Insurance Can Make This Easier Than You Expect
Owners of high-specification vehicles sometimes assume that complex rear glass means a complicated, stressful insurance experience. It does not have to be. Comprehensive coverage commonly applies to glass damage, and we make using that coverage straightforward. We work directly with your insurer and take care of the glass-side paperwork so you can focus on getting your vehicle back to its proper condition.
If your vehicle is registered in Florida, it is worth knowing that the state offers a no-deductible windshield benefit under many comprehensive policies. While that benefit specifically applies to windshields rather than rear glass, it is a reminder that comprehensive coverage often does more for glass than owners realize, and we are happy to help you understand how your coverage applies to your situation. Our goal is to keep the process low-stress and let you enjoy the result.
What To Take Away
Rear glass replacement on a Maybach 57 S is more involved than the same job on an ordinary sedan, and that is exactly why it deserves a provider who understands the difference. Panoramic, deeply curved glass changes how the part fits and bonds. Integrated spoiler brackets, wiper hardware, cameras, and sensors all have to be transferred and aligned correctly. High-spec defroster grids and acoustic construction demand exact matching, not a generic substitute. And sourcing the right glass, combined with technician experience, is what determines whether the finished job restores your vehicle fully or leaves you noticing what is missing.
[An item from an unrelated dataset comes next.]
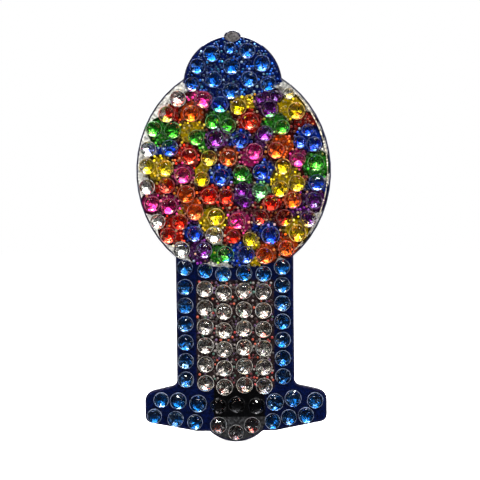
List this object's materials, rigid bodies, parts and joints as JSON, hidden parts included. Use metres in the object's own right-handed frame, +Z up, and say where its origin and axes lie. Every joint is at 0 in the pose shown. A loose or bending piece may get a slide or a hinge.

The complexity is real, but it is manageable in the right hands. With proper specification matching, OEM-quality glass, careful hardware handling, respect for adhesive cure time, and a lifetime workmanship warranty behind the work, your rear glass can be returned to the standard the vehicle was built to. And with mobile service across Arizona and Florida plus next-day availability when it is open, getting there can be far simpler than you might expect.